_WHAT YOU SHOULD DO_
From the entries that follow, reproduce exactly and only the lines from the line with "let bedHeight = PLINTH_HEIGHT;" to the line with "SENSOR_WIDTH = 36.0", endpoints included.

# # # #

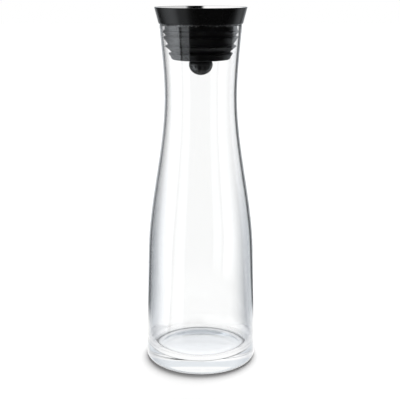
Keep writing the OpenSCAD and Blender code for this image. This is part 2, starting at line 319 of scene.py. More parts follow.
# %% [markdown]
# The Light Path node tells what kind of ray is looking, and how often it was reflected or
# passed a face of the glass before. These are whole numbers, so a step that starts on one
# number and ends before the next makes a clean mask.

# %% Tell the rays apart
COUNT_EDGE = 0.5


def rays(tree):
    """Light Path as three masks: rays with a plain view, also straight through glass; rays
    that see the panels; and those of them that were thrown about inside the glass."""
    path = tree.add("LightPath")
    camera = path.out("Is Camera Ray")
    through = path.out("Is Transmission Ray")
    thrown = through * path.out("Glossy Depth").above(0, COUNT_EDGE)
    plain = camera.maths("MAXIMUM", through) * (1 - thrown)
    gloss = path.out("Is Glossy Ray") * (1 - plain)
    return plain, gloss, thrown


print("three kinds of rays: plain, gloss and thrown")

# %% [markdown]
# The world is the room's air: white to the eye, panels to gloss, and a plain even level to
# everything else, so that a colour renders about as it is written. Overhead, two soft boxes
# light the funnel, with a dark gap between them that gives the polished steel its contrast.
# A ray that was thrown about in the glass sees one even glow up there instead.

# %% World
ROOM_LEVEL = 0.32
CEILING_RISE = 0.26
CEILING_EDGE = 0.16
CEILING_PANELS = [
    # from, to (sideways share of the direction, positive to the right), brightness
    (-1.2, -0.02, 1.25),
    (0.34, 1.2, 0.85),
]
CEILING_PANEL_EDGE = 0.1
THROWN_RISE = 0.1
THROWN_GLOW = 0.88


def make_world():
    world = bpy.data.worlds.new("white_studio")
    bpy.context.scene.world = world
    tree = Tree(world)
    x = tree.add("SeparateXYZ", sockets={"Vector": tree.add("TexCoord").out("Generated")})
    y, rise = x.out("Y"), x.out("Z")
    plain, gloss, thrown = rays(tree)
    overhead = sum(bright * x.between(start, end, CEILING_PANEL_EDGE, CEILING_PANEL_EDGE)
                   for start, end, bright in CEILING_PANELS)
    ceiling = rise.above(CEILING_RISE, CEILING_EDGE) * (1 - thrown)
    glow = ceiling.pick(studio_glow(x, y, thrown), overhead)
    glow = glow.maths("MAXIMUM", THROWN_GLOW * thrown * rise.above(THROWN_RISE, CEILING_EDGE))
    level = plain + gloss * glow + ROOM_LEVEL * (1 - plain - gloss)
    colour = tree.mix(gloss * (1 - ceiling), grey(1), PANEL_TINT)
    background = tree.add("Background", sockets={"Color": colour, "Strength": level})
    tree.add("OutputWorld", sockets={"Surface": background})
    print(f"{world.name}: {len(tree.nodes)} nodes")


make_world()

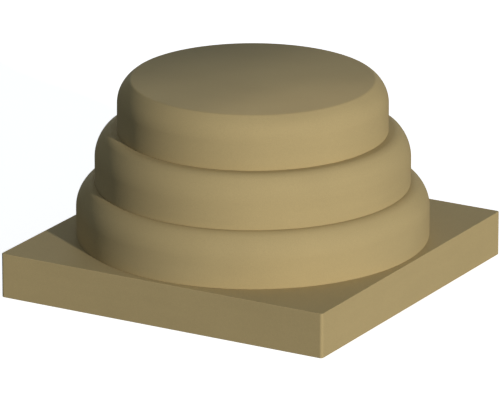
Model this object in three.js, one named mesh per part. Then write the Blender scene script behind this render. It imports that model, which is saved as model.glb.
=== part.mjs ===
// A round column base of sandstone: a square plinth and three round courses, each smaller than the one
// below, laid dry on one another. Every course has an upright band and a rounded shoulder that turns more
// tightly over the rim of its flat upper bed. The column's shaft stands on the upper bed of the top course.
// Millimetres, +Z up, the origin on the ground under the middle of the plinth, -Y the front.

import * as THREE from "three";

// The square plinth.
const PLINTH_SIDE = 600;
const PLINTH_HEIGHT = 75;
const PLINTH_CORNER_RADIUS = 5;
const PLINTH_ARRIS = 2;

// The round courses, from the plinth up, each dressed a little differently. The shoulder is an arc of
// shoulderRadius that leaves the upright band without a break. Carried on, it would meet the flat upper
// bed at an angle, rimInset in from the band. From rollStart, in degrees from upright, a tighter arc rolls
// over that rim and runs level into the bed. On the upper course the roll is short, so its rim looks crisp.
const COURSES = [
  { name: "lower_course", radius: 290, height: 89, shoulderRadius: 50, rimInset: 23.5, rollStart: 47 },
  { name: "middle_course", radius: 259, height: 88, shoulderRadius: 60, rimInset: 21, rollStart: 40 },
  { name: "upper_course", radius: 222, height: 87, shoulderRadius: 48, rimInset: 22, rollStart: 54 },
];

// The narrow chamfer round the foot of each course, which keeps its lower edge from spalling.
const FOOT_ARRIS = 1;

// How finely the round faces are cut into flats.
const FLATS_AROUND = 96;
const FLATS_ON_SHOULDER = 7;
const FLATS_ON_ROLL = 4;
const FLATS_ON_CORNER = 2;

const SANDSTONE_COLOUR = 0xb9a679;
const SANDSTONE_ROUGHNESS = 0.92;

// A finish of its own for each stone, all of the same sandstone.
function sandstone(name) {
  return new THREE.MeshStandardMaterial({
    name,
    color: SANDSTONE_COLOUR,
    roughness: SANDSTONE_ROUGHNESS,
    metalness: 0,
  });
}

// The plinth's outline, a square with its upright corners eased.
function plinthOutline() {
  const inner = PLINTH_SIDE / 2 - PLINTH_CORNER_RADIUS;
  const quarterTurn = Math.PI / 2;
  const corners = [
    [inner, -inner],
    [inner, inner],
    [-inner, inner],
    [-inner, -inner],
  ];
  const outline = new THREE.Shape();
  corners.forEach(([x, y], i) => {
    const start = (i - 1) * quarterTurn;
    outline.absarc(x, y, PLINTH_CORNER_RADIUS, start, start + quarterTurn, false);
  });
  outline.closePath();
  return outline;
}

// The plinth, with its upper and lower arrises chamfered inside its full size.
function makePlinth() {
  const geometry = new THREE.ExtrudeGeometry(plinthOutline(), {
    depth: PLINTH_HEIGHT - 2 * PLINTH_ARRIS,
    curveSegments: FLATS_ON_CORNER,
    bevelThickness: PLINTH_ARRIS,
    bevelSize: PLINTH_ARRIS,
    bevelOffset: -PLINTH_ARRIS,
    bevelSegments: 1,
  });
  geometry.translate(0, 0, PLINTH_ARRIS);
  const plinth = new THREE.Mesh(geometry, sandstone("plinth_stone"));
  plinth.name = "plinth";
  return plinth;
}

// Points on an arc round (x, z) between two angles from level, without its first point.
function arcPoints(x, z, radius, start, end, flats) {
  const points = [];
  for (let i = 1; i <= flats; i++) {
    const turn = start + ((end - start) * i) / flats;
    points.push(new THREE.Vector2(x + radius * Math.cos(turn), z + radius * Math.sin(turn)));
  }
  return points;
}

// A course's outline: from the middle of its lower bed, out round the foot, up the band, over the shoulder
// and the roll, and in to the middle of its upper bed.
function courseProfile({ radius, height, shoulderRadius, rimInset, rollStart }) {
  const bandTop = height - shoulderRadius * Math.sin(Math.acos(1 - rimInset / shoulderRadius));
  const rollTurn = THREE.MathUtils.degToRad(rollStart);
  const riseToRoll = shoulderRadius * Math.sin(rollTurn);
  const rollRadius = (height - bandTop - riseToRoll) / (1 - Math.sin(rollTurn));
  const shoulderX = radius - shoulderRadius;
  const rollX = shoulderX + (shoulderRadius - rollRadius) * Math.cos(rollTurn);
  const profile = [
    new THREE.Vector2(0, 0),
    new THREE.Vector2(radius - FOOT_ARRIS, 0),
    new THREE.Vector2(radius, FOOT_ARRIS),
    new THREE.Vector2(radius, bandTop),
  ];
  profile.push(...arcPoints(shoulderX, bandTop, shoulderRadius, 0, rollTurn, FLATS_ON_SHOULDER));
  profile.push(...arcPoints(rollX, height - rollRadius, rollRadius, rollTurn, Math.PI / 2, FLATS_ON_ROLL));
  profile.push(new THREE.Vector2(0, height));
  return profile;
}

function makeCourse(dimensions) {
  const geometry = new THREE.LatheGeometry(courseProfile(dimensions), FLATS_AROUND);
  geometry.rotateX(Math.PI / 2);
  const course = new THREE.Mesh(geometry, sandstone(`${dimensions.name}_stone`));
  course.name = dimensions.name;
  return course;
}

const columnBase = new THREE.Group();
columnBase.name = "column_base";
columnBase.add(makePlinth());

let bedHeight = PLINTH_HEIGHT;
for (const dimensions of COURSES) {
  const course = makeCourse(dimensions);
  course.position.z = bedHeight;
  columnBase.add(course);
  bedHeight += dimensions.height;
}

export default columnBase;
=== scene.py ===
import math

import bmesh
import bpy
from bpy.props import FloatProperty, FloatVectorProperty, IntProperty, PointerProperty
from mathutils import Matrix, Vector


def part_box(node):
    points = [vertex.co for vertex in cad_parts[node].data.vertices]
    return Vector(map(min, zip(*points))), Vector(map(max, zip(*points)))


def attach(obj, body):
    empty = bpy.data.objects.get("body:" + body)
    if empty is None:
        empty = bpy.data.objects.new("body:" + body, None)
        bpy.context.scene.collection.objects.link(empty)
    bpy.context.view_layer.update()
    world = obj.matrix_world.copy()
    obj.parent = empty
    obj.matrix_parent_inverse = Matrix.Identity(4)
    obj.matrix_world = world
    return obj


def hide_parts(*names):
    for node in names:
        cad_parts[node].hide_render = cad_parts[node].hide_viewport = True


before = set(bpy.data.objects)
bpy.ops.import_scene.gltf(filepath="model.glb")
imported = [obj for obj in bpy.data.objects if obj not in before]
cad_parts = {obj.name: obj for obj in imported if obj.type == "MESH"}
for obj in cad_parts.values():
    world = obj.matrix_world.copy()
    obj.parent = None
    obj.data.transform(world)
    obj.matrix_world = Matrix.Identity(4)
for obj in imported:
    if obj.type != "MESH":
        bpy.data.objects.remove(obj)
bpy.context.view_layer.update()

bl_info = {
    "name": "Stepped column base",
    "version": (1, 0, 0),
    "blender": (4, 5, 0),
    "location": "3D View > Sidebar > Column base",
    "description": "Models the stones of a stepped column base and sets them in a studio",
    "category": "Object",
}

# The stones, from the ground up, by the names of the solids that they stand for.
PLINTH = "plinth"
COURSES = ("lower_course", "middle_course", "upper_course")
BODY = "root"

# The width of the camera's sensor, in millimetres.
SENSOR_WIDTH = 36.0

# How far off the even lights stand. It doesn't change their light.
LIGHT_DISTANCE = 6.0

# The card that shades the upper bed, in metres.
FLAG_WIDTH = 0.7
FLAG_HEIGHT = 0.25

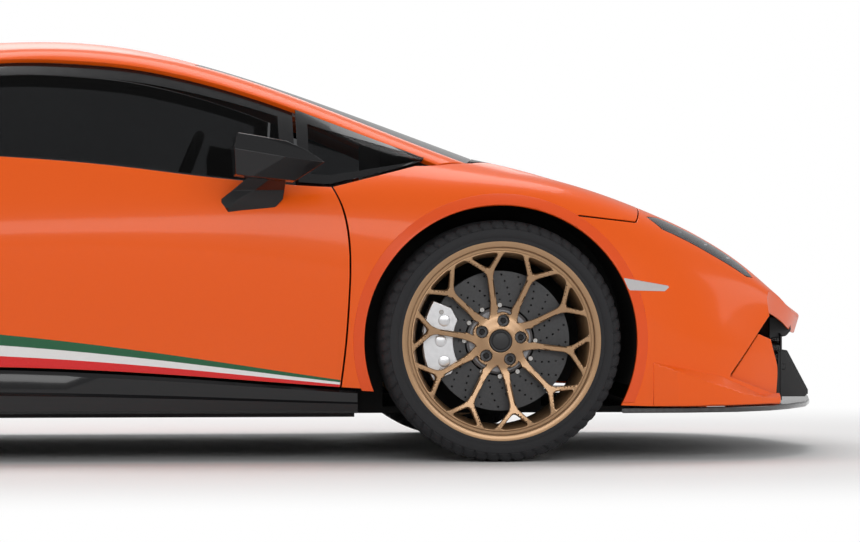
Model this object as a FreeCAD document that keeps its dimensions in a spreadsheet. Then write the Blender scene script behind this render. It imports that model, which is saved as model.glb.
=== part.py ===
import FreeCAD, Part
from FreeCAD import Vector
import math
import os

# Supercar: a two-seat, mid-engined coupe, in millimetres.
# Frame: +X forwards, +Z up, +Y to the car's left, origin on the ground under the middle.

os.makedirs("parts", exist_ok=True)
doc = FreeCAD.newDocument("supercar")
sheet = doc.addObject("Spreadsheet::Sheet", "sizes")

# Driving dimensions
dimensions = [
    ("length", 4506), ("body_width", 1924), ("height", 1165), ("wheelbase", 2620),
    ("front_overhang", 1063), ("front_track", 1644), ("rear_track", 1594),
    ("front_tyre_width", 245), ("front_tyre_radius", 327.5),
    ("rear_tyre_width", 305), ("rear_tyre_radius", 345.5),
    ("bead_radius", 254), ("rim_lip_radius", 272), ("rim_wall", 7),
    ("spoke_width", 17), ("branch_width", 12), ("lug_circle_radius", 56), ("lug_hole_radius", 11),
    ("hub_cap_radius", 28), ("front_disc_radius", 190), ("rear_disc_radius", 178),
    ("disc_thickness", 34), ("disc_hat_radius", 92), ("hub_radius", 74), ("hub_inset", 52.5), ("upright_height", 240),
    ("arch_radius", 370), ("rear_arch_radius", 388), ("liner_wall", 4),
    ("panel_gap", 5), ("skin", 16), ("lid_skin", 22), ("door_inner_plane", 790),
    ("glass", 5), ("seat_gap", 0.3), ("floor_height", 118), ("floor_thickness", 18), ("toe_board", 800),
    ("sill_top", 300), ("liner_inner_plane", 530), ("rear_liner_plane", 500), ("rear_bay_plane", 440), ("front_bulkhead", 880), ("rear_bulkhead", -420),
    ("cowl_station", 1202), ("steering_wheel_radius", 178), ("steering_column_rake", 22),
    ("seat_width", 470), ("seat_offset", 365), ("column_radius", 24),
    ("wing_span", 1420), ("wing_chord", 250), ("wing_height", 1075),
    ("tailpipe_radius", 52), ("engine_length", 640), ("engine_width", 620), ("engine_height", 480),
    ("splitter_thickness", 18), ("mirror_reach", 1118),
]
for row, (name, value) in enumerate(dimensions, 1):
    sheet.set("A%d" % row, name)
    sheet.set("B%d" % row, str(value))
    sheet.setAlias("B%d" % row, name)
doc.recompute()


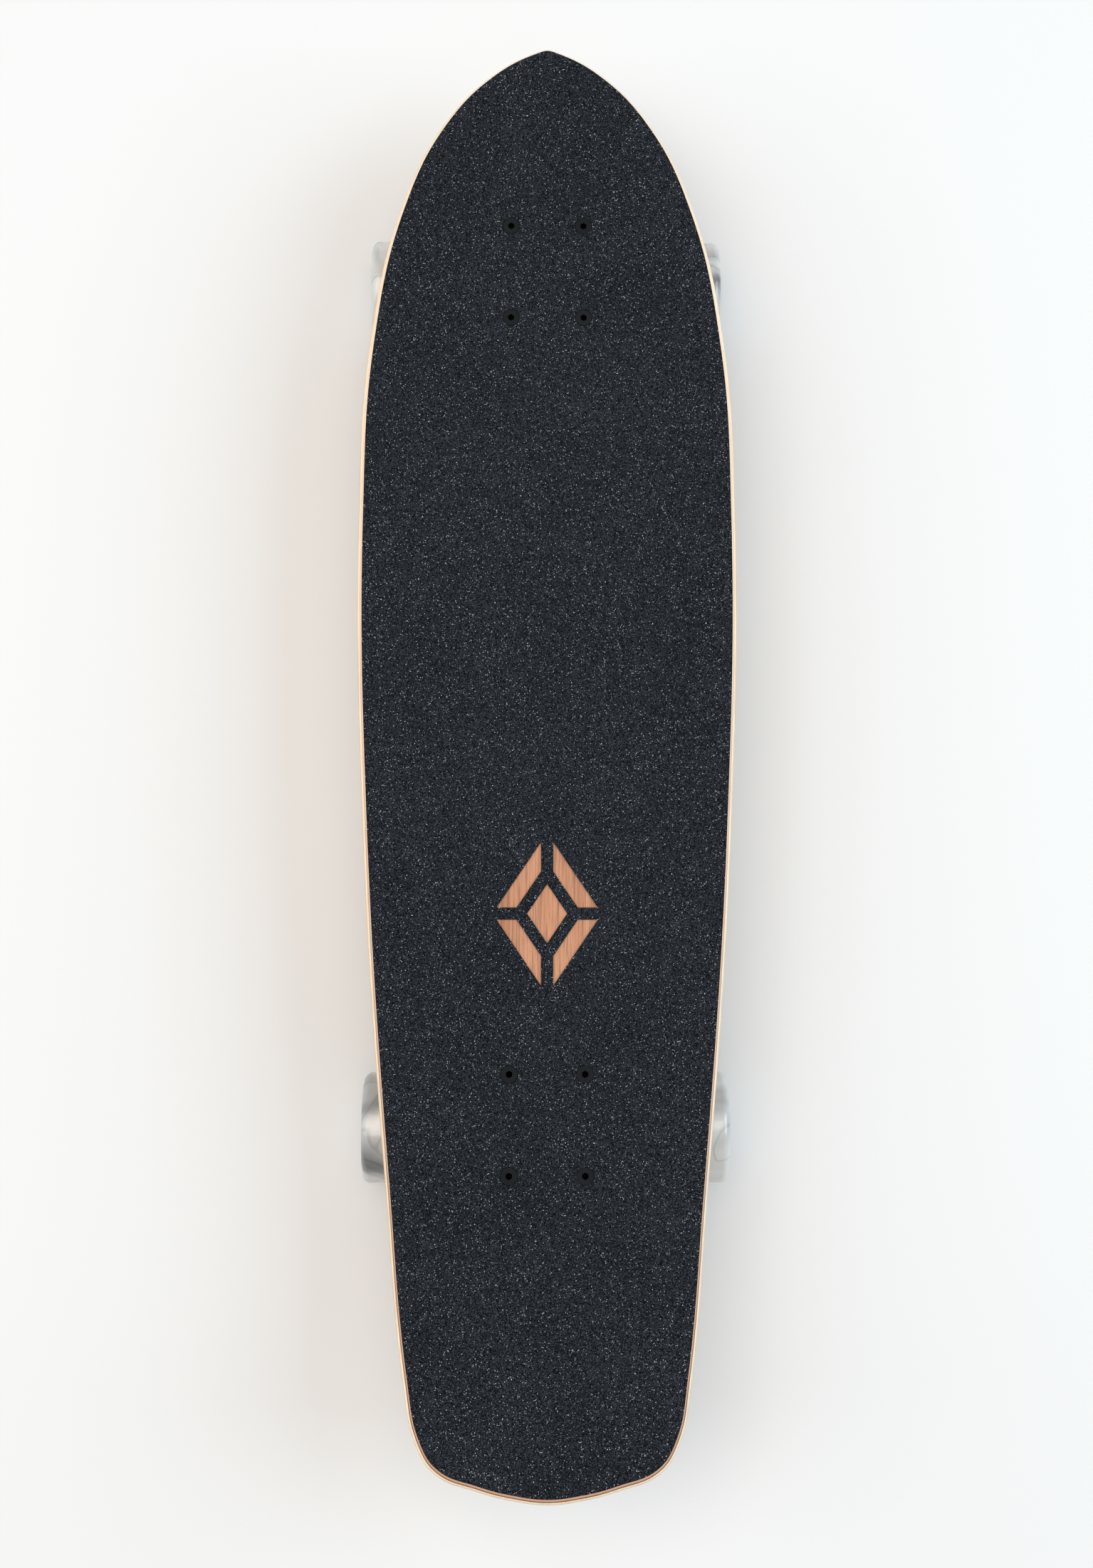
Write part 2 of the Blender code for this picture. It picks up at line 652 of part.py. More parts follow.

# # # #

_RESULT BELOW_
let bedHeight = PLINTH_HEIGHT;
for (const dimensions of COURSES) {
  const course = makeCourse(dimensions);
  course.position.z = bedHeight;
  columnBase.add(course);
  bedHeight += dimensions.height;
}

export default columnBase;
=== scene.py ===
import math

import bmesh
import bpy
from bpy.props import FloatProperty, FloatVectorProperty, IntProperty, PointerProperty
from mathutils import Matrix, Vector


def part_box(node):
    points = [vertex.co for vertex in cad_parts[node].data.vertices]
    return Vector(map(min, zip(*points))), Vector(map(max, zip(*points)))


def attach(obj, body):
    empty = bpy.data.objects.get("body:" + body)
    if empty is None:
        empty = bpy.data.objects.new("body:" + body, None)
        bpy.context.scene.collection.objects.link(empty)
    bpy.context.view_layer.update()
    world = obj.matrix_world.copy()
    obj.parent = empty
    obj.matrix_parent_inverse = Matrix.Identity(4)
    obj.matrix_world = world
    return obj


def hide_parts(*names):
    for node in names:
        cad_parts[node].hide_render = cad_parts[node].hide_viewport = True


before = set(bpy.data.objects)
bpy.ops.import_scene.gltf(filepath="model.glb")
imported = [obj for obj in bpy.data.objects if obj not in before]
cad_parts = {obj.name: obj for obj in imported if obj.type == "MESH"}
for obj in cad_parts.values():
    world = obj.matrix_world.copy()
    obj.parent = None
    obj.data.transform(world)
    obj.matrix_world = Matrix.Identity(4)
for obj in imported:
    if obj.type != "MESH":
        bpy.data.objects.remove(obj)
bpy.context.view_layer.update()

bl_info = {
    "name": "Stepped column base",
    "version": (1, 0, 0),
    "blender": (4, 5, 0),
    "location": "3D View > Sidebar > Column base",
    "description": "Models the stones of a stepped column base and sets them in a studio",
    "category": "Object",
}

# The stones, from the ground up, by the names of the solids that they stand for.
PLINTH = "plinth"
COURSES = ("lower_course", "middle_course", "upper_course")
BODY = "root"

# The width of the camera's sensor, in millimetres.
SENSOR_WIDTH = 36.0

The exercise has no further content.